Other key government datasets
- Crime data to be published at a level that allows the public to see what is happening on their streets from January 2011.
- Names, grades, job titles and annual pay rates for most Senior Civil Servants with salaries above £150,000 to be published in June 2010.
- Names, grades, job titles and annual pay rates for most Senior Civil Servants and NDPB officials with salaries higher than the lowest permissible in Pay Band 1 of the Senior Civil Service pay scale to be published from September 2010.
- Organograms for central government departments and agencies that include all staff positions to be published in a common format from October 2010.

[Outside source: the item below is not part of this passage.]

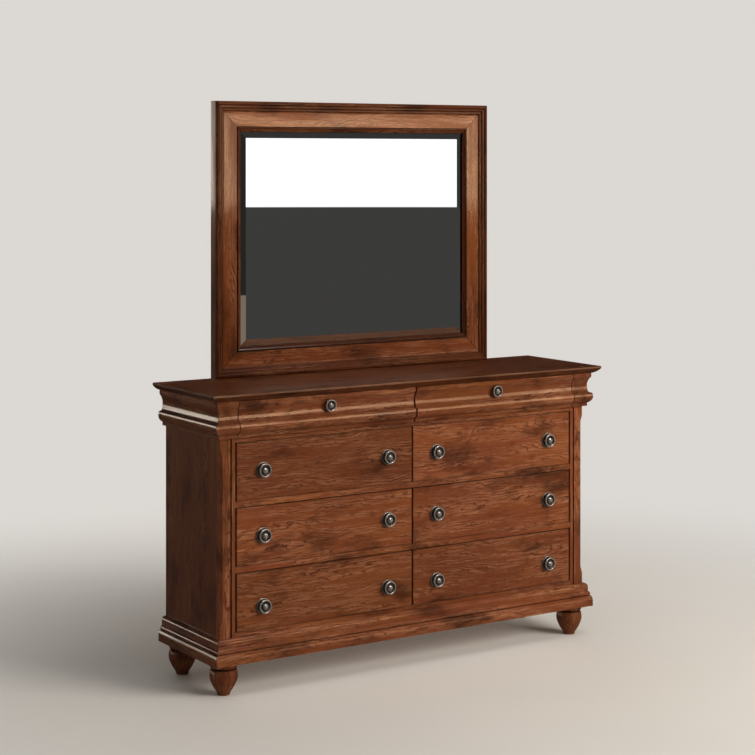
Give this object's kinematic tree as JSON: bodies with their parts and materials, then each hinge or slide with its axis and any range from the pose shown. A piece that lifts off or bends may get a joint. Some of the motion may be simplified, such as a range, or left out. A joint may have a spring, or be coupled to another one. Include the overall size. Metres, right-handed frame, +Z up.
{
  "type": "dresser with mirror",
  "caption": "Wide double dresser with moulded cornice drawers, plain drawer rows, turned feet and a large framed mirror standing on its top.",
  "frame": {"origin": "on the floor, under the middle of the overall box (mirror supports included)", "axes": "+Z up; the drawers face -Y; +X to the right seen from the front"},
  "size_m": [1.5692, 0.449, 1.904],
  "materials": {
    "cherry_stain": "satin lacquer over reddish brown distressed stain",
    "plain_wood": "unfinished inner wood",
    "drawer_wood": "clear sealed light wood",
    "backing_board": "thin brown board",
    "dark_pewter": "antique dark metal, rubbed bright on the high parts",
    "slide_steel": "zinc plated",
    "mirror_glass": "silvered, wide bevel"
  },
  "bodies": {
    "case": {"back_panel": "backing_board", "back_rail": "plain_wood", "base_front": "cherry_stain", "base_left": "cherry_stain", "base_right": "cherry_stain", "bottom_panel": "plain_wood", "bottom_rail": "cherry_stain", "case_slides": "slide_steel", "centre_partition": "plain_wood", "corner_blocks": "plain_wood", "cornice_left": "cherry_stain", "cornice_right": "cherry_stain", "drawer_rails": "cherry_stain", "feet": "cherry_stain", "front_post_left": "cherry_stain", "front_post_right": "cherry_stain", "mirror_backing": "backing_board", "mirror_frame_bottom": "cherry_stain", "mirror_frame_left": "cherry_stain", "mirror_frame_right": "cherry_stain", "mirror_frame_top": "cherry_stain", "mirror_glass": "mirror_glass", "mirror_supports": "plain_wood", "side_panel_left": "cherry_stain", "side_panel_right": "cherry_stain", "slide_battens": "plain_wood", "top_rail": "cherry_stain", "top_slab": "cherry_stain"},
    "drawer_top_left": {"drawer_top_left_box": "drawer_wood", "drawer_top_left_front": "cherry_stain", "drawer_top_left_knob": "dark_pewter", "drawer_top_left_slides": "slide_steel"},
    "drawer_top_right": {"drawer_top_right_box": "drawer_wood", "drawer_top_right_front": "cherry_stain", "drawer_top_right_knob": "dark_pewter", "drawer_top_right_slides": "slide_steel"},
    "drawer_upper_left": {"drawer_upper_left_box": "drawer_wood", "drawer_upper_left_front": "cherry_stain", "drawer_upper_left_knobs": "dark_pewter", "drawer_upper_left_slides": "slide_steel"},
    "drawer_upper_right": {"drawer_upper_right_box": "drawer_wood", "drawer_upper_right_front": "cherry_stain", "drawer_upper_right_knobs": "dark_pewter", "drawer_upper_right_slides": "slide_steel"},
    "drawer_middle_left": {"drawer_middle_left_box": "drawer_wood", "drawer_middle_left_front": "cherry_stain", "drawer_middle_left_knobs": "dark_pewter", "drawer_middle_left_slides": "slide_steel"},
    "drawer_middle_right": {"drawer_middle_right_box": "drawer_wood", "drawer_middle_right_front": "cherry_stain", "drawer_middle_right_knobs": "dark_pewter", "drawer_middle_right_slides": "slide_steel"},
    "drawer_lower_left": {"drawer_lower_left_box": "drawer_wood", "drawer_lower_left_front": "cherry_stain", "drawer_lower_left_knobs": "dark_pewter", "drawer_lower_left_slides": "slide_steel"},
    "drawer_lower_right": {"drawer_lower_right_box": "drawer_wood", "drawer_lower_right_front": "cherry_stain", "drawer_lower_right_knobs": "dark_pewter", "drawer_lower_right_slides": "slide_steel"}
  },
  "joints": [
    {"name": "drawer_top_left_slide", "type": "slide", "parent": "case", "child": "drawer_top_left", "axis": [0, -1, 0], "range_m": [0, 0.26]},
    {"name": "drawer_top_right_slide", "type": "slide", "parent": "case", "child": "drawer_top_right", "axis": [0, -1, 0], "range_m": [0, 0.26]},
    {"name": "drawer_upper_left_slide", "type": "slide", "parent": "case", "child": "drawer_upper_left", "axis": [0, -1, 0], "range_m": [0, 0.26]},
    {"name": "drawer_upper_right_slide", "type": "slide", "parent": "case", "child": "drawer_upper_right", "axis": [0, -1, 0], "range_m": [0, 0.26]},
    {"name": "drawer_middle_left_slide", "type": "slide", "parent": "case", "child": "drawer_middle_left", "axis": [0, -1, 0], "range_m": [0, 0.26]},
    {"name": "drawer_middle_right_slide", "type": "slide", "parent": "case", "child": "drawer_middle_right", "axis": [0, -1, 0], "range_m": [0, 0.26]},
    {"name": "drawer_lower_left_slide", "type": "slide", "parent": "case", "child": "drawer_lower_left", "axis": [0, -1, 0], "range_m": [0, 0.26]},
    {"name": "drawer_lower_right_slide", "type": "slide", "parent": "case", "child": "drawer_lower_right", "axis": [0, -1, 0], "range_m": [0, 0.26]}
  ]
}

Can’t wait, personally. COINS will be an amazing resource – see what the Guardian’s Datablog has to say on that.
An interesting side note of the sort of ..education that needs to be done can be found among the comments on that Government Transparency page, from “Algernon Arry”:
“Has the policy of forcing councils to publish details of their spends over £500 been thoroughly thought through. A Government committed to reducing waste and here it is proposing that local councils add to their bureaucratic processes. If this is forced onto local councils I forecast that they will need an army of bureaucrats to carry it out.”
“Logistically, think of all the times when a payment greater than £500 will be made. A couple come immediately to mind. What about everytime a child or a vulnerable person is taken into care, we all know the cost of nursing/care homes do you expect their details to be given out? (Probably covered by Data Protection legislation, so that will have to be changed.) Or everytime an order is placed to repair an piece of defective tarmac on a road surface. And in both cases what added value does it provide, and honestly how many residents are actually ineterested [sic]. Most councils have scrutiny and audit committees where these issues can be debated.
“I don’t want to pay a penny more in Council-tax, so the Government can make an instant saving by dropping this stupid idea.”
The idea that it will take extra human effort to make this happen, and that it will have to be done by hand – rather than being a question of adding an output stream between the existing accounting system and the web – may also have some traction among some of the more hidebound councils, one suspects. Data wranglers beware; it may require some concrete examples.